Inspectors: The New Plague / Fernando Dámaso
Fernando Dámaso, Translator: Unstated

Citizens who have opted for self-employment in both rural and urban
areas, in addition to the problems of a start-up, have had to face the
plague of State inspectors (Comprehensive Monitoring, it is called)
which, like a sword of Damocles, is constantly hanging over their heads,
threatening to take away the land given in usufruct or the licenses
granted for self-employment, in addition to imposing exaggerated fines
for any act that they consider a violation of legislation.

These characters, with their blue jackets, who never showed up in state
companies and businesses for over fifty years, where they diverted
resources, stole, violated sanitary regulations, and manufactured and
sold shoddy goods, while badly treating and disrespecting their "users"
(the word that replaces the "customer" in socialism), possibly due to
the question of how can the State control itself, have appeared in great
excess to oversee the with small openings approved.

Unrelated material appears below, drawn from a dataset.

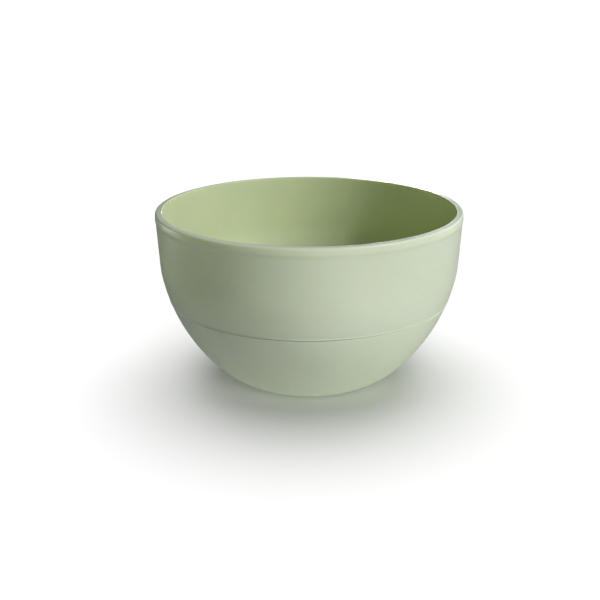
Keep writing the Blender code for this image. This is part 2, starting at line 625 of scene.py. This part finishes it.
def set_body(nodes, reach, dense):
    """A soft gloss, over a body in which light spreads for a distance and comes out yellower.

    Where the body is dense, it keeps its light.
    """
    shader = nodes.shader
    shader.inputs["Specular IOR Level"].default_value = GLOSS
    nodes.feed(shader.inputs["Subsurface Weight"], nodes.ramp(dense, 0.0, 1.0, GLOW, 0.0))
    shader.inputs["Subsurface Radius"].default_value = GLOW_TINT
    shader.inputs["Subsurface Scale"].default_value = reach


def shell_color(nodes, inside, worn):
    """Clouded and finely specked colour, darker and deeper inside as painted shade of the bowl's
    hollow, and a little lighter where it is worn.

    Towards the base the outside takes on the base's colour, so that they match at the joint.
    """
    clouds = nodes.patches(SHELL_CLOUD, 4.0)
    # The inside copy of the colour is darker and deeper. It is painted shade of the bowl's hollow.
    outer, inner_shaded, low = [nodes.mix(clouds, *shades(color, CLOUD_CHANGE))
                         for color in (OUTSIDE_COLOR, INSIDE_SHADE_COLOR, BASE_COLOR)]
    color = nodes.mix(inside, nodes.mix(covered(nodes), outer, low), inner_shaded)
    color = nodes.tint(color, nodes.specks(SHELL_SPECK, SHELL_SPECK_CHANGE))
    return nodes.tint(color, nodes.ramp(worn, 0.0, 1.0, 1.0, WORN_LIGHTER))


def covered(nodes):
    """1 where the base covers the shell, fading to 0 above the joint."""
    return nodes.ramp(nodes.height(), BASE_TOP, BASE_TOP + COVER_FADE, 1.0, 0.0)


def shell_plastic():
    """Hard moulded plastic, satin outside and polished inside, with fine marks from stirring."""
    nodes = Nodes("shell_plastic")
    inside = nodes.attribute("inside")
    wear = nodes.attribute("wear")
    worn = nodes.math("MULTIPLY", wear, nodes.patches(WORN_PATCH, 3.0, WORN_LEAST, 1.0))
    nodes.feed(nodes.shader.inputs["Base Color"], shell_color(nodes, inside, worn))

    streaks = nodes.noise(1.0, 3.0, nodes.around(SCRATCH_LENGTH, SCRATCH_WIDTH))
    scratches = nodes.math("MULTIPLY", nodes.ramp(streaks, *SCRATCH_RANGE), inside)
    smudges = nodes.patches(SHELL_SMUDGE, 5.0, -SMUDGE_CHANGE, SMUDGE_CHANGE)
    roughness = nodes.ramp(inside, 0.0, 1.0, OUTSIDE_ROUGHNESS, INSIDE_ROUGHNESS)
    roughness = nodes.math("ADD", roughness, smudges)
    rougher = nodes.math("MULTIPLY", scratches, SCRATCH_ROUGHER)
    roughness = nodes.math("ADD", roughness, rougher)
    smoother = nodes.math("MULTIPLY", worn, WORN_SMOOTHER)
    roughness = nodes.math("SUBTRACT", roughness, smoother)
    nodes.feed(nodes.shader.inputs["Roughness"], roughness)

    relief = nodes.bump(nodes.noise(SHELL_WAVE), WAVE_DEPTH)
    relief = nodes.bump(nodes.noise(SHELL_GRAIN, 3.0), SHELL_GRAIN_DEPTH, relief)
    relief = nodes.bump(nodes.math("MULTIPLY", scratches, -1.0), SCRATCH_DEPTH, relief)
    nodes.feed(nodes.shader.inputs["Normal"], relief)
    set_body(nodes, SHELL_GLOW, nodes.math("MAXIMUM", wear, covered(nodes)))
    return nodes.material


def base_rubber():
    """Soft moulded rubber with a fine even grain, rubbed a little smoother where it wears."""
    nodes = Nodes("base_rubber")
    wear = nodes.attribute("wear")
    color = nodes.mix(nodes.patches(BASE_CLOUD, 4.0), *shades(BASE_COLOR, CLOUD_CHANGE))
    color = nodes.tint(color, nodes.specks(BASE_SPECK, BASE_SPECK_CHANGE))
    nodes.feed(nodes.shader.inputs["Base Color"], color)
    smudges = nodes.patches(BASE_SMUDGE, 5.0, -SMUDGE_CHANGE, SMUDGE_CHANGE)
    worn_roughness = BASE_ROUGHNESS - BASE_WORN_SMOOTHER
    roughness = nodes.ramp(wear, 0.0, 1.0, BASE_ROUGHNESS, worn_roughness)
    roughness = nodes.math("ADD", smudges, roughness)
    nodes.feed(nodes.shader.inputs["Roughness"], roughness)
    relief = nodes.bump(nodes.noise(BASE_WAVE), WAVE_DEPTH)
    relief = nodes.bump(nodes.noise(BASE_GRAIN, 3.0), BASE_GRAIN_DEPTH, relief)
    nodes.feed(nodes.shader.inputs["Normal"], relief)
    set_body(nodes, BASE_GLOW, wear)
    return nodes.material


def sun(name, azimuth, elevation, strength, spread, receivers):
    """Soft light from far away on some of the pieces.

    Azimuth 0 is behind the camera and 90 is on its right. A light from below the table's level
    stands for light off the table, so only the receivers themselves can block it.
    """
    data = bpy.data.lights.new(name, "SUN")
    data.energy = strength
    data.angle = math.radians(spread)
    obj = bpy.data.objects.new(name, data)
    obj.rotation_euler = (math.radians(90.0 - elevation), 0.0, math.radians(azimuth))
    bpy.context.scene.collection.objects.link(obj)
    group = bpy.data.collections.new(name + "_receivers")
    for receiver in receivers:
        group.objects.link(receiver)
    obj.light_linking.receiver_collection = group
    if elevation < 0.0:
        obj.light_linking.blocker_collection = group
    return obj


def wash(name, azimuth, elevation, strength, spread, receivers):
    """Soft light that doesn't come back off what it falls on."""
    light = sun(name, azimuth, elevation, strength, spread, receivers)
    light.data.cycles.max_bounces = 0
    light.data.cycles.use_multiple_importance_sampling = False


def add_floor():
    """Plain pale disc at the table's level."""
    bm = bmesh.new()
    bmesh.ops.create_circle(bm, cap_ends=True, segments=FLOOR_SEGMENTS, radius=FLOOR_RADIUS)
    mesh = bpy.data.meshes.new("floor")
    bm.to_mesh(mesh)
    bm.free()
    material = bpy.data.materials.new("pale_floor")
    material.use_nodes = True
    shader = material.node_tree.nodes["Principled BSDF"]
    shader.inputs["Base Color"].default_value = FLOOR_COLOR
    shader.inputs["Roughness"].default_value = FLOOR_ROUGHNESS
    shader.inputs["Specular IOR Level"].default_value = FLOOR_GLOSS
    mesh.materials.append(material)
    obj = bpy.data.objects.new("floor", mesh)
    obj.location.z = cad_low.z
    bpy.context.scene.collection.objects.link(obj)
    return obj


def add_world():
    """Plain pale background. It gives no light, since the studio's lights give all of it."""
    world = bpy.data.worlds.new("studio")
    bpy.context.scene.world = world
    world.use_nodes = True
    background = world.node_tree.nodes["Background"]
    background.inputs["Color"].default_value = (1.0, 1.0, 1.0, 1.0)
    background.inputs["Strength"].default_value = 1.0
    world.cycles_visibility.diffuse = False
    world.cycles_visibility.glossy = False
    world.cycles_visibility.transmission = False
    world.cycles_visibility.scatter = False


def add_camera():
    """Camera in front of the bowl, which looks down on it."""
    data = bpy.data.cameras.new("camera")
    data.lens = CAMERA_LENS
    data.shift_x = CAMERA_SHIFT
    data.clip_end = CAMERA_REACH
    camera = bpy.data.objects.new("camera", data)
    camera.location = (0.0, -CAMERA_BACK * RIM_RADIUS, CAMERA_HEIGHT * RIM_RADIUS)
    camera.rotation_euler = (math.radians(90.0 - CAMERA_PITCH), 0.0, 0.0)
    bpy.context.scene.collection.objects.link(camera)
    bpy.context.scene.camera = camera


shell_outline, shell_inside = shell_profile()
rim_edges = [crown()[0], (crest_radius(), HEIGHT)]
shell_wear = wear_along(shell_outline, rim_edges)
shell = lathe("shell_surface", shell_outline, shell_plastic(), shell_inside, shell_wear)
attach(shell, "root")
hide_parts("bowl_shell")

base_outline = base_profile()
base_inside = [0.0] * len(base_outline)
base_edges = [belly_point(0.0, 0.0), belly_point(EDGE_SLOPE, 0.0)]
base_wear = wear_along(base_outline, base_edges)
base = lathe("base_surface", base_outline, base_rubber(), base_inside, base_wear)
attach(base, "root")
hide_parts("non_slip_base")

floor = add_floor()

add_world()
for light in BOWL_LIGHTS:
    sun(*light, [shell, base])
sun(*FLOOR_FILL, [floor])
for light in WASHES:
    wash(*light, [floor])
add_camera()
bpy.context.scene.view_settings.view_transform = "Standard"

I do not know what parameters are taken into account in choosing them
and how they are trained, but the product that goes out is pretty bad,
leaving much to be desired. In addition to being rude and arrogant,
rather than control, guide and ensure compliance with the laws and
regulations, and facilitating the implementation of legal activities,
they have a policy of being verbally abusive to whomever works for
themselves, and from their position of strength they are threatening.
Thus it is very difficult to work and achieve results.

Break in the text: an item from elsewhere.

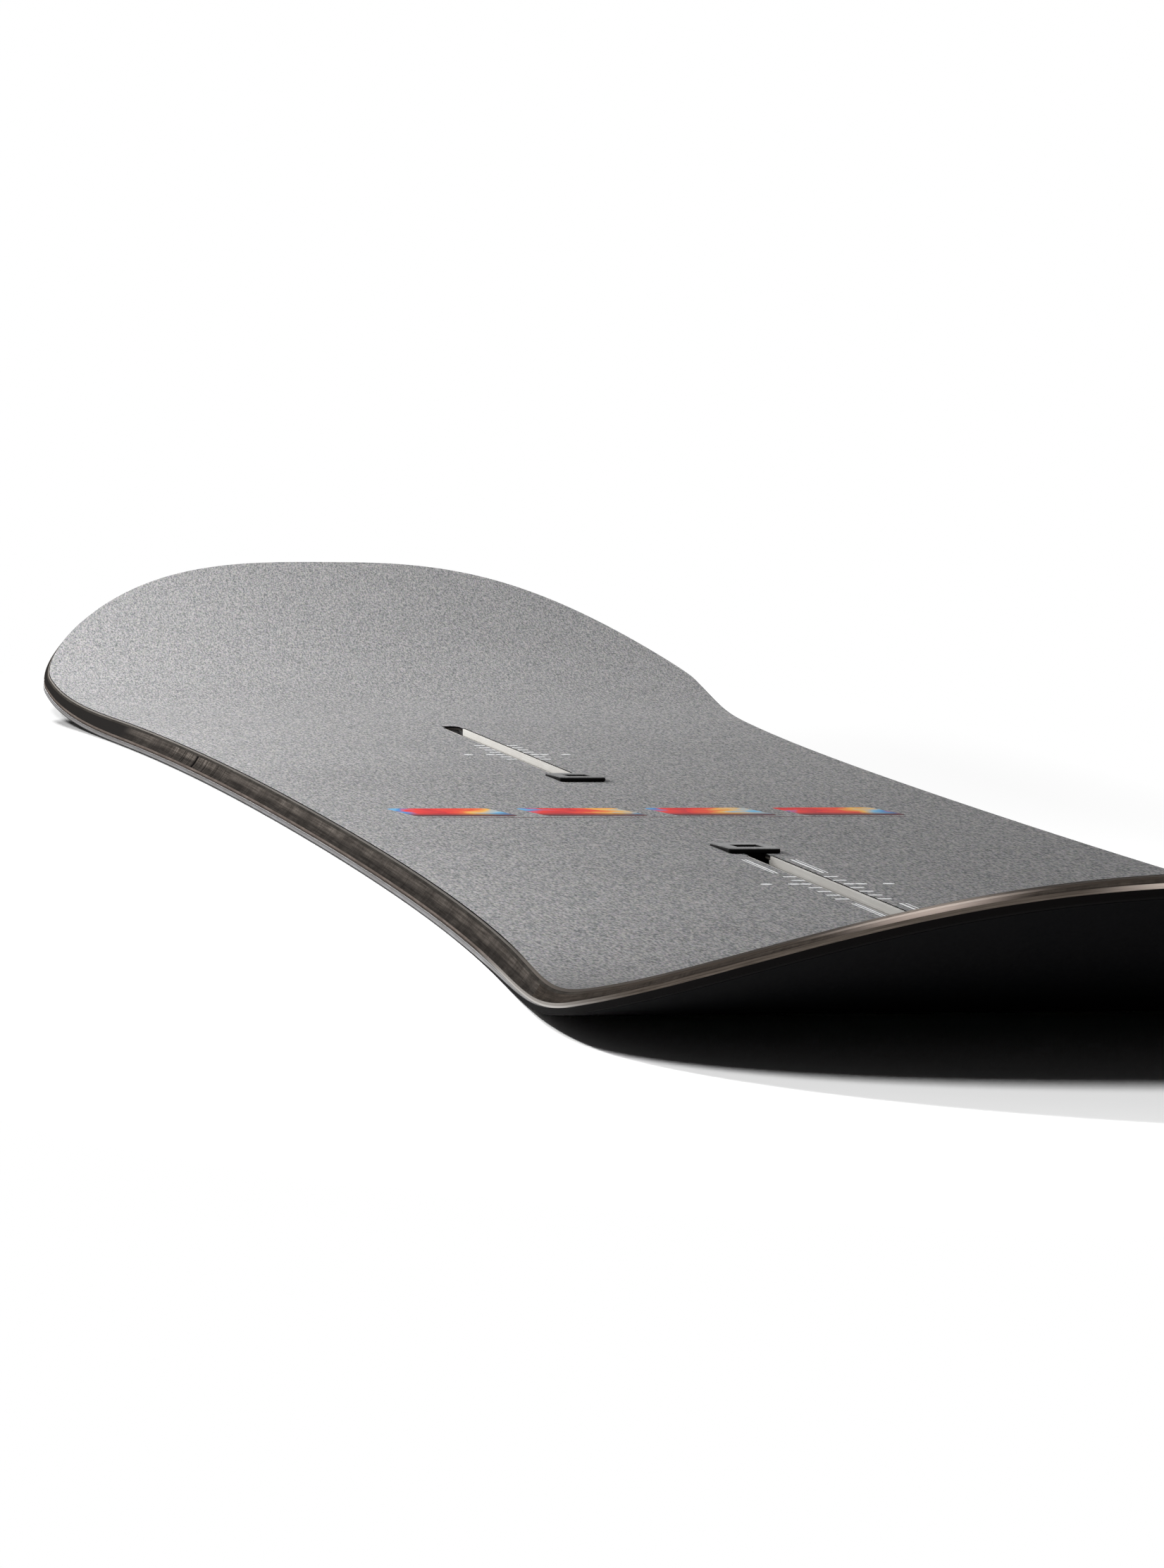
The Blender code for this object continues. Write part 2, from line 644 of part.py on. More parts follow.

If it was decided, more by economic and social necessity than
conviction, to authorize the exercise of self-employment, they should
not impose this inquisitor — who, ultimately, neither produces nor adds
anything to the economy of the country — to create discomfort . These
legitimate children of totalitarian bureaucracy, if they must exist,
must be regulated and used to advance the organized and responsible
activities in our countryside, towns and cities.

The other plague, the old one, made up of managers and leaders at all
levels, inefficient, unable to make the land produce, trying to stay
active at any cost, now devote themselves to the control of the work of
those working the land in usufruct, hindering rather than facilitating
their activities, for if they succeed their responsibility for the chaos
in the sector will be demonstrated once again. They are not content with
losing their privileges and they fight back like snarling cats.

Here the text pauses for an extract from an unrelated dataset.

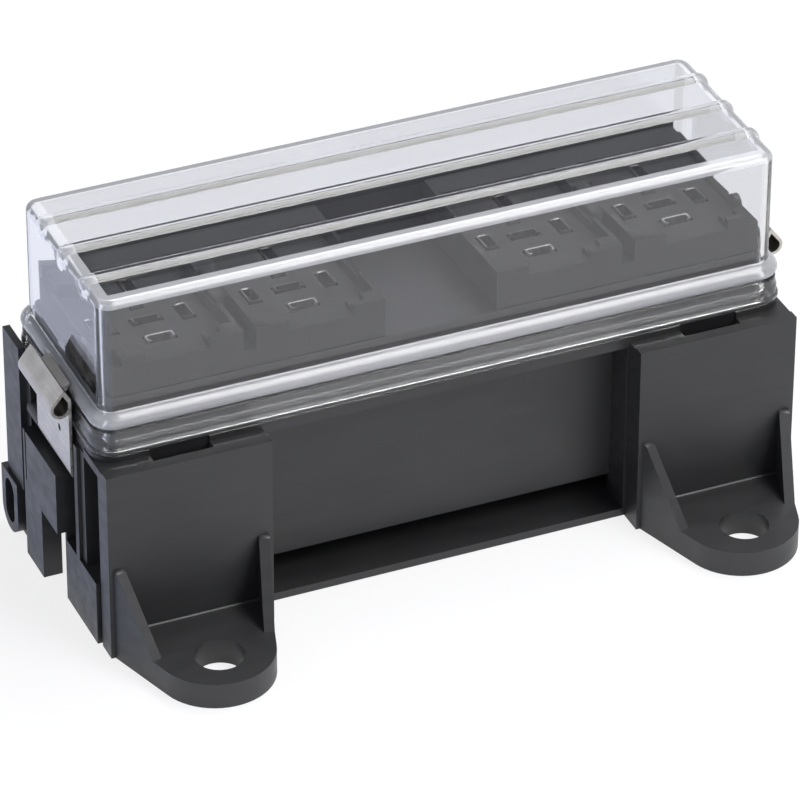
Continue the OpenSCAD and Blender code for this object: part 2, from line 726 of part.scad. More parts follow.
module block(s) {
    outer = block_apart / 2 + block_w;
    shank_w = block_w - 2 * shank_in;
    color([0.24, 0.24, 0.25])
    mirror([s < 0 ? 1 : 0, 0, 0])
    difference() {
        union() {
            translate([outer - block_w, block_front, deck_z]) cube([block_w, block_d, block_up]);
            translate([outer - shank_in - shank_w, shank_front, deck_z - block_down])
                cube([shank_w, shank_back - shank_front, block_down + eps]);
            for (x = [outer - block_w + shank_in, outer - shank_in])
                translate([x, (shank_front + shank_back) / 2, deck_z - deck_t]) snap_lug();
        }
        for (k = [3, 4]) socket_cuts(k);
        // Slot between the two sockets, step of the outer end and room for the latch finger
        translate([block_mid - parting_w / 2, block_front - 1, block_top - parting_deep])
            cube([parting_w, parting_l + 1, parting_deep + 1]);
        translate([outer - end_step, block_front - 1, block_top - end_step])
            cube([end_step + 1, block_d + 2, end_step + 1]);
        translate([outer - 0.5, finger_y - finger_w / 2 - 0.3, deck_z - eps])
            cube([1, finger_w + 0.6, block_up + 1]);
    }
}

// Wedge that snaps in below the deck's edge
module snap_lug() {
    wide = 8;
    drop = 0.2;
    translate([0, wide / 2, 0]) rotate([90, 0, 0]) linear_extrude(wide)
        polygon([[-lug_out, -drop], [lug_out, -drop], [0.3, -5], [-0.3, -5]]);
}

module block_left() { block(-1); }
module block_right() { block(1); }

// Female blade terminal: a flat back with two folded edges, and open crimp wings below
module terminal(k, p) {
    at = pin_at(k, p);
    slot = term_d - term_t;
    color([0.6, 0.58, 0.54])
    translate([at[0], at[1], 0]) rotate([0, 0, at[2]]) {
        translate([0, 0, term_top - term_l]) linear_extrude(term_l) difference() {
            square([term_w, term_d], center = true);
            translate([-(term_w - 2 * term_t) / 2, -term_d / 2 - 1]) square([term_w - 2 * term_t, slot + 1]);
        }
        translate([0, 0, term_top - term_l - crimp_l]) linear_extrude(crimp_l + eps) difference() {
            translate([-crimp_w / 2, -term_d / 2]) square([crimp_w, term_d]);
            translate([-crimp_w / 2 + term_t, -term_d / 2 - 1]) square([crimp_w - 2 * term_t, slot + 1]);
        }
    }
}

base();
cover();
gasket();
clip_left();
clip_right();
block_left();
block_right();
for (s = SOCKETS) for (p = PINS)
    terminal(s, p);
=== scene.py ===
"""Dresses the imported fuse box: black housing, clear cover, spring clips and blade sockets."""
from __future__ import annotations

import logging
import math
from dataclasses import dataclass, field
from enum import Enum
from typing import Sequence

import bmesh
import bpy
from mathutils import Matrix, Vector
from mathutils.geometry import intersect_point_line

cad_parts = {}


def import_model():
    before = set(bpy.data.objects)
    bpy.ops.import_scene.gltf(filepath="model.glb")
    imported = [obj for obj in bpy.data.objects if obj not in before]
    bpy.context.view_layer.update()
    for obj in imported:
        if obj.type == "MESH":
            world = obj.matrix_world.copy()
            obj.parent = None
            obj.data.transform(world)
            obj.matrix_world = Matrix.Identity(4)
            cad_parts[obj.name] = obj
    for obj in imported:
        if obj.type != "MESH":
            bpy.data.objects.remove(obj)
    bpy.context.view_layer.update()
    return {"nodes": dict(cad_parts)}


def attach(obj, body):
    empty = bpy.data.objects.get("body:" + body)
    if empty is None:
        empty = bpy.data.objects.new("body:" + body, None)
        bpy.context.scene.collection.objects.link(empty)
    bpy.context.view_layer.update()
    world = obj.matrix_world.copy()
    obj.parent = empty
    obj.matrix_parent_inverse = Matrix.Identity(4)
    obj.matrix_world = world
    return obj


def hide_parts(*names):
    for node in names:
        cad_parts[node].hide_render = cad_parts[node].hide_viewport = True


LOG = logging.getLogger("fuse_box")
MM = 0.001


class Slot(Enum):
    """Material slots of the fuse box."""

    HOUSING = "housing"
    COVER = "clear_cover"
    GASKET = "gasket"
    STEEL = "spring_steel"
    BLOCK = "socket_block"
    TERMINAL = "terminal"


class Body(Enum):
    """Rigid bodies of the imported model."""

    HOUSING = "housing"
    COVER = "cover"
    CLIP_LEFT = "clip_left"
    CLIP_RIGHT = "clip_right"


# ---------------------------------------------------------------- finishes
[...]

Each of these plagues, together with others they have also and do also
engage in, threaten the nation. In the Republican era, the Ministry of
Agriculture ensured its development and established the necessary
regulations for its proper functioning and development, but did not
supplant producers or manage companies; in the last fifty years they
have proved a resounding failure and a terrible mistake: we are still
paying the consequences today.

To change this absurd conception and the mentality created by it, and
establish an orderly functioning and intelligent approach, is not an
easy task: clearly it does not work to be judge and jury and to act on
command and control, regardless of the experience and opinion of the
peasant producers, the only ones actually working the earth. This is
true also for other ministries, in the scope of their activities.

One way to successfully combat these representatives of the totalitarian
bureaucracy is to continue releasing the productive forces, without the
usual subsequent straitjackets. In short, whether they like it or not,
they need to fully release the productive forces as the only solution to
our economic problems and the sooner the better.